The first test of my idea for my web cooking site for RV'ers.
Assemble your ingredients. You will need:
3 cups of self-rising flour (yes make sure it says self-rising on the bag!)
2 to 3 tablespoons of sugar
12 oz. of any good lager beer.
Here is good place to experiment. Use seasonal specialities, unique imported beers, local microbrewy offerings. Be bold for goodness sakes. I brought this Blue Moon in Edwardsville, IL where the college kids imbibe great quantities of this served in glasses with slices of orange in them. It does have a slightly citrus note to it. I have also made this with MGD. I could fib and say that I send Paulie to the grocery store to buy beer just for bread, but you will all laugh at me and snicker to yourselves...Pffft! So I enjoy a cold one now and then!
Now, get a nice big bowl and a wooden spoon...I have only one large bowl in the rig so it is a multi-purpose mixing bowl, serving dish and punch bowl.
Next just mix until the batter has incorporated all the beer and there are no dry ingredients in the bottom of the mixing bowl. The batter will be lumpy and sticky. Like this...
A closer look...I need to mix just a bit more here...
Flop the sticky dough into a greased pan. I am using my old faithful silicone bread pan, only 'cause I didn't bring a regular bread pan for goodness sakes. I don't like the silicone cause it bulges in the center. I use Pam baking spray with flour in the silicone pans.

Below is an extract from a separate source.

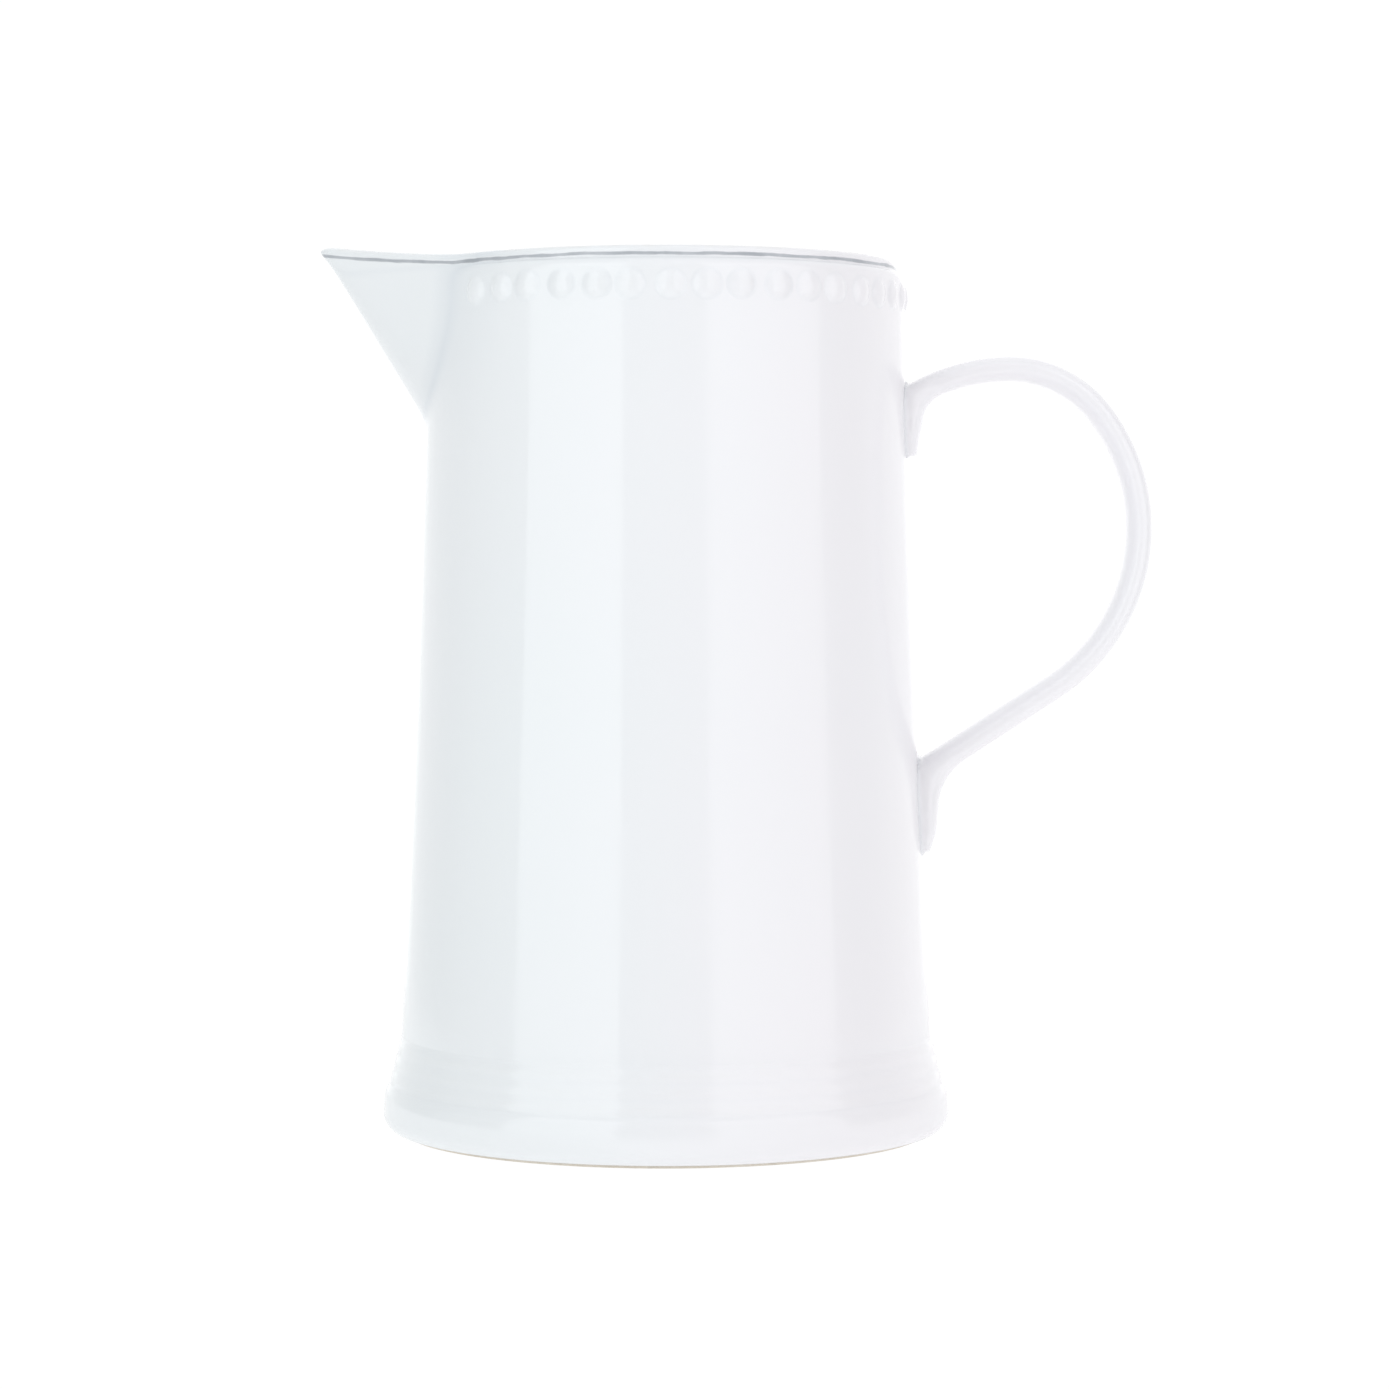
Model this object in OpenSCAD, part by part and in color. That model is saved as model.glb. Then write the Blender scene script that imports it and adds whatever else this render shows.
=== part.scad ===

Smooth out the top...I like it lumpy...it seems more homemade or "rustic". All right, no comments on the brown edges on the pan...it is a well used staple in my kitchen and it was a cheap one to boot.
I just had to try it so I slathered it in margarine (I hate margarine, which is all Paulie wants to use...I do have real butter in the freezer...) and blackberry jam. Ohhhh.....
See, I have NO self-control. I just had to eat a big bite. Then I sat down and ate this with a french press brewed cup of coffee with cream. Oh my. So. Good. Paul came in and he whacked off a hunk. He only put that crappy fakey margarine on the bread and then had the nerve to say it was...."well, you know...bland" Ass. From now on I shall refer to him on this new site as "The Polish Prince". He doesn't deserve to be named.